Does pointwise convergence of a sequence of functions in each closed subinterval of an open interval imply pointwise convergence in the open interval?

Question

If a sequence {$f_n$} be uniformly convergent in every closed subinterval $[a+ε,b-δ]⊂(a,b)$, then it isn't necessarily uniformly convergent in $(a,b)$. But what about pointwise convergence? That is, if a sequence {$f_n$} be pointwise convergent in every closed subinterval $[a+ε,b-δ]⊂(a,b)$, is it pointwise convergent in $(a,b)$? {$f_n$} may or may not be uniformly convergent.

Answer 1

Of course it is.

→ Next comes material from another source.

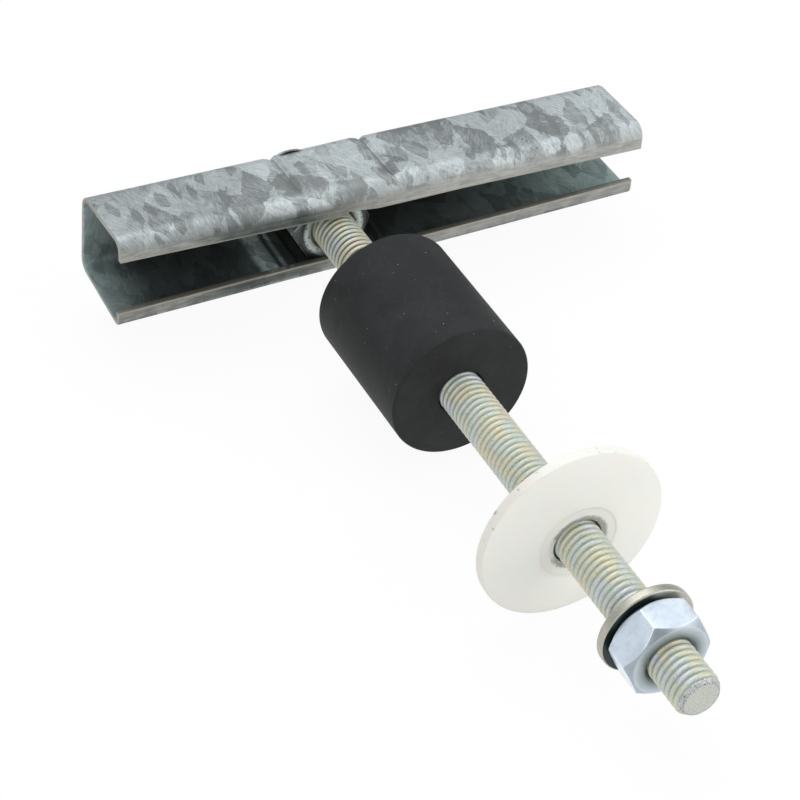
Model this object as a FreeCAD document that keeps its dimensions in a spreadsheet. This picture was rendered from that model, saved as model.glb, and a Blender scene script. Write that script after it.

Pick a point $x \in (a,b)$. The interval being open gives you an $ \epsilon>0 $ such that $(x-\epsilon, x+\epsilon) \in (a,b)$, and clearly this open interval contains the closed interval $[x-\frac{\epsilon}{2},x+\frac{\epsilon}{2}]$.

Answer 2

Assume $f_n$ is not pointwise convergent. Then there is some point $x_0\in (a,b)$ where the function values $f_n(x_0)$ do not converge as $n\to\infty$. Can you see the contradiction?

Answer 3

For each point $x$ in this interval the set $\{x\}$ is a closed subinterval.